SQL Server Error: 7320 Cannot execute the query "xxx" against OLE DB provider "DB2OLEDB" for linked server "xxx"

Here's a little something that me and my colleagues were looking at this week. Our customer was executing queries against a DB2 linked server using the latest provider and occasionally got these errors. One of my colleagues suggested to set a dump trigger on the error 7320 so that we could capture a sqlservr.exe dump when the problem next occurred. We achieved this by running

dbcc dumptrigger('SET',7320)

on the server. By default this will collect a mini-dump, unless you have enabled any other trace flags previously. When we had encountered the error and analyzed the dump, it showed up the following stack

sqlservr!ex_raise+0x52
sqlservr!COledbError::HandleExecuteError+0x11b
sqlservr!COledbRangeRowset::FDoPerformSchemaCheckForQuery+0xc7
sqlservr!COledbRangeRowset::FPerformSchemaCheck+0x1fb
sqlservr!COledbRangeRowset::FCheckSchema+0x2a
sqlservr!CEnvOledbRange::XretSchemaChanged+0x16
sqlservr!CXStmtDML::XretDMLExecute+0x41037b
sqlservr!CMsqlExecContext::ExecuteStmts<1,1>+0xace
sqlservr!CMsqlExecContext::FExecute+0x439
sqlservr!CSQLSource::Execute+0x355
sqlservr!CStmtExecStr::XretExecStrExecute+0x48d
sqlservr!CXStmtExecStr::XretExecute+0x20
sqlservr!CMsqlExecContext::ExecuteStmts<1,1>+0x39e
sqlservr!CMsqlExecContext::FExecute+0x439
sqlservr!CSQLSource::Execute+0x355
sqlservr!CStmtExecProc::XretLocalExec+0x125
sqlservr!CStmtExecProc::XretExecExecute+0x132
sqlservr!CXStmtExec::XretExecute+0x20
sqlservr!CMsqlExecContext::ExecuteStmts<1,1>+0x39e
sqlservr!CMsqlExecContext::FExecute+0x439
sqlservr!CSQLSource::Execute+0x355
sqlservr!process_request+0x312
sqlservr!process_commands+0x3fd

 

Before going into any in depth debugging which would involve monitoring the remote server and the components in between, my colleague thought it would be sensible to check the setting surrounding Schema Validation as we were obviously throwing the error in a routine related to this functionality (FDoPerformSchemaCheckForQuery). So we changed the option of the linked server to say enable "Lazy Schema Validation", using this syntax:

exec sp_serveroption xxxxx, 'lazy schema validation', true

If you look this option up in MSDN under "Configuring OLE DB Providers for Distributed Queries" you'll note the following regarding this option:

"If this option is set to false, the default value, SQL Server checks for schema changes that have occurred since compilation in remote tables. This check occurs before query execution. If there is a change in the schema, SQL Server recompiles the query with the new schema.
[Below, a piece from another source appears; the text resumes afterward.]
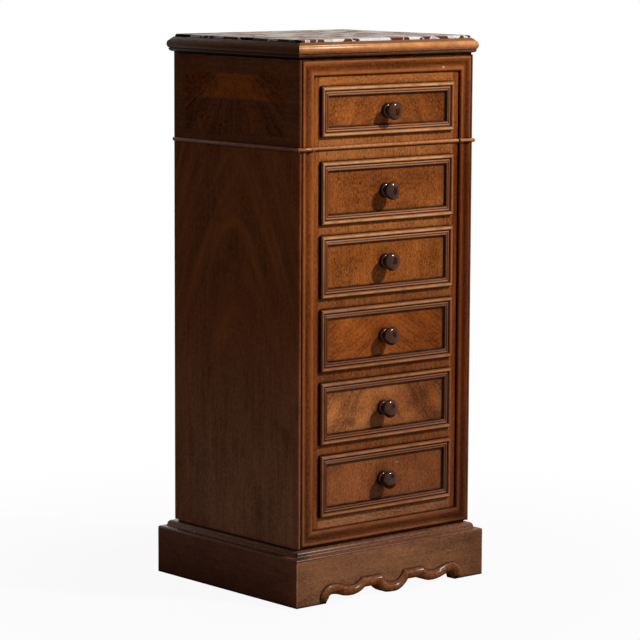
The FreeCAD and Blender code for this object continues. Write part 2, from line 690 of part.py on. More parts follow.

If this option is set to true, schema checking of remote tables is delayed until execution. This can cause a distributed query to fail with an error if the schema of a remote table has changed between query compilation and execution.

You may want to set this option to true when distributed partitioned views are being used against a linked server that is running SQL Server. A specified table that participates in the partitioned view may not be actually used in a specific execution of a query against the view. Therefore, deferring the schema validation may improve performance."

Now in all truth this was quite a pragmatic approach, in that we hadn't fully debugged the problem, we were just taking an educated guess, that we were experiencing a problem surrounding schema validation, and so far, since implementing this option, the errors have not re-occurred, so we've managed to workaround the problem.

For reference the customer in question was also experiencing other errors in the 7300 to 7320 range, which have also stopped occurring since this option was set. Errors such as

Error: 7350 Cannot get the column information from OLE DB provider "DB2OLEDB" for linked server "xxx"

Error: 7321 An error occurred while preparing the query "xxx" for execution against OLE DB provider "DB2OLEDB" for linked server "xxx"

Error: 7303 Cannot initialize the data source object of OLE DB provider "DB2OLEDB" for linked server "xxx"

The moral of this story is that linked servers can be very difficult and time consuming to troubleshoot, due to the number of distributed components, including ones outside of the SQL Server area completely. This is one time where I am a fan of testing some of the different settings in the provider to see if the problem can be worked around initially, before doing some in depth analysis. In most other cases I'd far prefer to know why, and we may yet revisit this particular situation to fully debug it, but sometimes a workaround and an error free production environment is also nice for a quick win.

For future reference another interesting quick diagnostic that can be performed on linked servers is to run Process Monitor on the server in question to see whether you are having any obscure permission of registry problems. I've seen this give some quick wins as well.